Tale ipotesi esporrebbe, comunque, il creditore istante ad una serie di giudizi dalla lunga durata e dall'esito incerto.
Si potrebbero, allora, considerare veritiere le dichiarazioni dei terzi, in questa ipotesi, però, tutta l'attività fatta e la valenza stessa della procedura prevista dall'art. 492 bis c.p.c. sarebbe pressoché nulla, ed il tutto sarebbe dipeso dalla poca precisione ed attendibilità delle informazioni comunicate.
Dal momento in cui si è avuto accesso alle informazioni contenute nelle banche dati, e per ottenere tale accesso, è bene sottolinearlo, si versa un contributo unificato e si chiede l'autorizzazione all'autorità giudizairia, è assurdo che vengano fornite notizie incomplete, le quali consentano si di proseguire con il pignoramento ma ne rendano comunque incerto l'esito.
Assurdità che è lampante se si considera che le banche dati contengono informazioni precise e dettagliate che permetterebbero al creditore di notificare il pignoramento essendo sicuro dell'esito favorevole.
Appare francamente arduo comprendere in virtù di quale principio si ritenga giusto comunicare al creditore l'esistenza di rapporti finanziari del debitore limitandosi, però, ad indicare gli istituti di credito senza fornire, con precisione, quali siano i rapporti intercorrenti e se questi comportino l'esistenza di un debito del terzo nei confronti del debitore.
Tale condotta è ancora più assurda se si considera che costringe il creditore a notificare, sostenendo  maggiori oneri, il pignoramento a tutti i terzi indicati, anche a quelli, per esempio, presso i quali il debitore ha attiva una delega ad operare su conto altrui.
Come spesso accade in Italia una buona idea, come ritengo sia stata il consentire l'accesso alle banche dati previsto dalla procedura ex 'art. 492 bis c.p.c. viene svilita e resa pressoché inutile nella applicazione pratica.

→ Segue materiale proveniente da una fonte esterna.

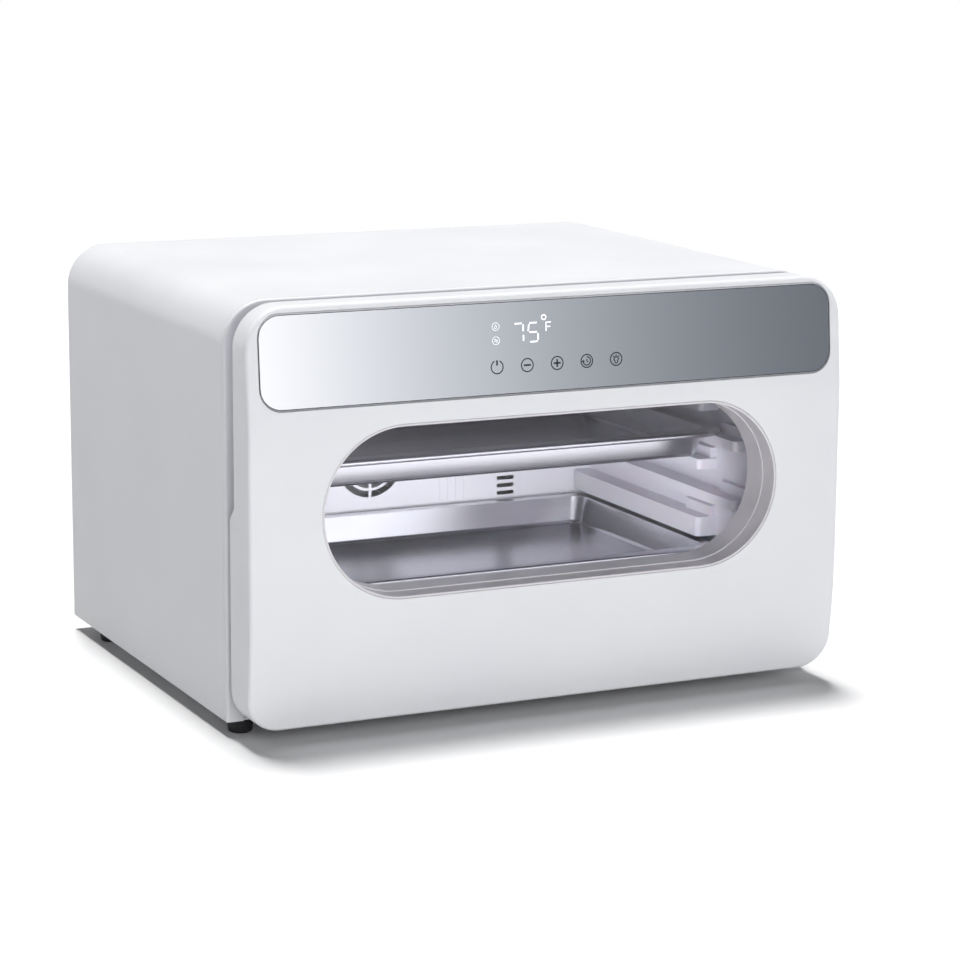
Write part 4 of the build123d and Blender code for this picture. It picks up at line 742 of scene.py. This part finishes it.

Non si può fare altro che sperare che vengano emessi i decreti attuativi con la esatta indicazione delle informazioni che i gestori delle banche dati debbano fornire e, sopratutto, che tra il diritto del creditore a recuperare il credito vantato e il diritto del debitore alla privacy, o meglio a nascondere quanto posseduto, non si ritenga preminente quest'ultimo.